Doonesbury fans in San Diego were dismayed to open Sunday’s San Diego Union-Tribune and find the strip missing — replaced in the comics section by Marmaduke.
What taboo topic did cartoonist Garry Trudeau tread upon this time? What controversial content might have led to it being yanked?
Nothing like that.
U-T Editor Jeff Light said it was a contractor’s mistake and promised that the Sunday strip — about Donald Trump’s “huge” presence in the presidential race — would appear in the B-section of Wednesday’s city edition.
Responding to a handful of reader complaints, Light explained that the Florida service that lays out the comics section accidentally left out Doonesbury for the Metro zone version of the comics — four full-color pages. The strip made it into the North zone comics, which has six pages of comics — including some strips formerly in the North County Times.
Why didn’t Doonesbury simply go in its traditional spot — vertically stacked on the far-right side of the fourth page?
“The comics are paginated,” Light wrote. “That [Florida] group receives the art from the syndicates, arranges it on pages and outputs PDFs for our pressroom in Los Angeles. Not too challenging an exercise, but it can be a bit of a jigsaw puzzle.”

In Sunday’s case, however, Doonesbury was drawn in an unusual shape — four panels instead of seven, including an oversized one featuring Trump dwarfing his GOP rivals.
“In trying to make everything fit, the paginator moved Marmaduke, a North zone strip, to a full-run page, and Doonesbury, a full-run strip, to a North zone page,” he said. “Result: No harm in the North [but] Marmaduke instead of Doonesbury everywhere else.”
Adrian Vore, the paper’s readers representative, told Times of San Diego: “The folks in Florida are being told to not do that in future.”
Chicago-based Tribune Publishing owns the U-T and sister Los Angeles Times, having bought the San Diego daily from Doug Manchester in May. The U-T has been printed in Los Angeles since mid-June.
Universal Press Syndicate, which distributes the nearly 45-year-old strip, didn’t respond immediately to a request for comment.

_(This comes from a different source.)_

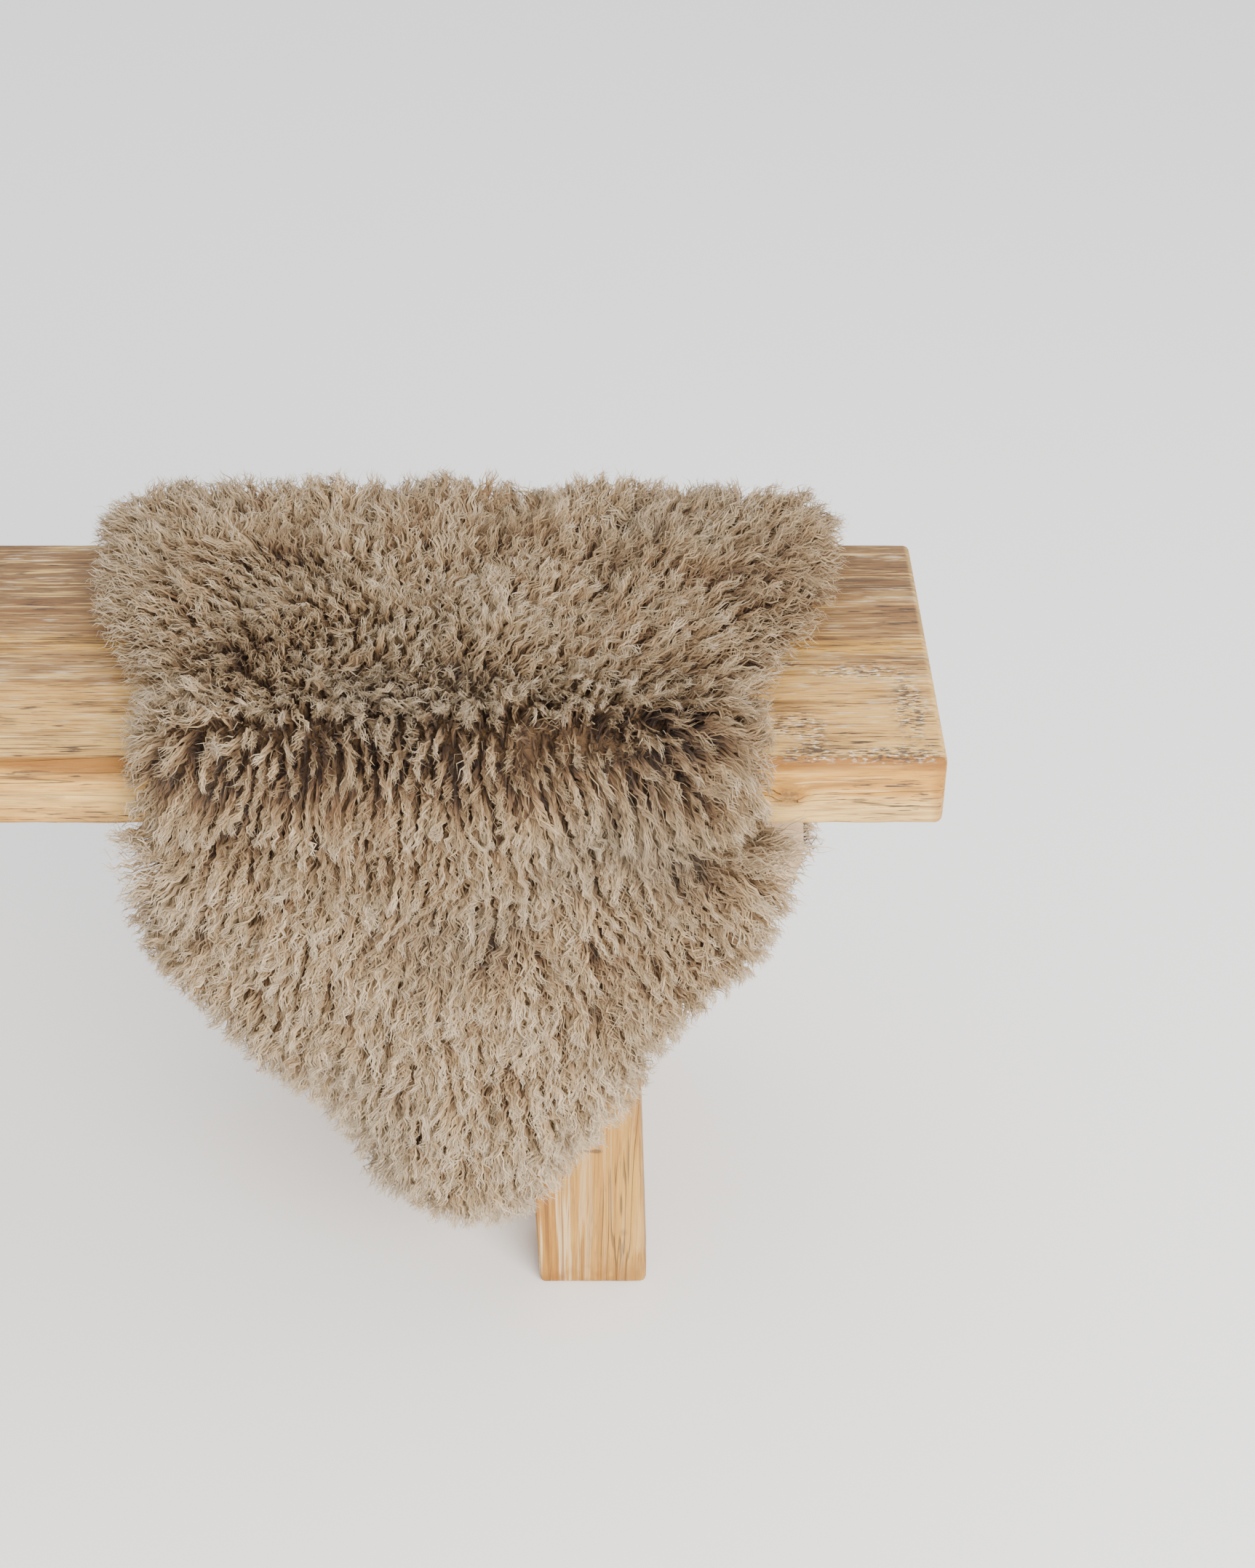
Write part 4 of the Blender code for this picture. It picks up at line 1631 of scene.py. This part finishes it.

Readers couldn’t be blamed for suspecting a problem with Trudeau’s subject matter.
Washington Post comics columnist Michael Cavna, a UC San Diego graduate who was a deputy arts editor at the U-T and a syndicated sports cartoonist, has written about Doonesbury being pulled by papers.
Most were withdrawn for controversial material.
- In October 2008: Obama Wins? Yes, ‘Doonesbury’ Calls the Election!
- In September 2011: Papers pull ‘Doonesbury’ — but must satire really be ‘fair’?
- In February 2012: Trudeau responds to Chicago Tribune’s decision not to run DonorsChoose cartoon
- In March 2012: Next week’s abortion-law strips pulled by at least several papers
Trump and Trudeau have crossed paths before:
Fun fact: Doonesbury character Uncle Duke, based on Hunter Thompson, was briefly captain of Donald Trump’s cruise ship, the Trump Princess.
— Joe Hagan (@joehagansays) September 25, 2015
Readers rep Vore was relieved that he didn’t get more complaints, but he said: “I’m going to write an explanation to run along with the comic that will appear Wednesday.”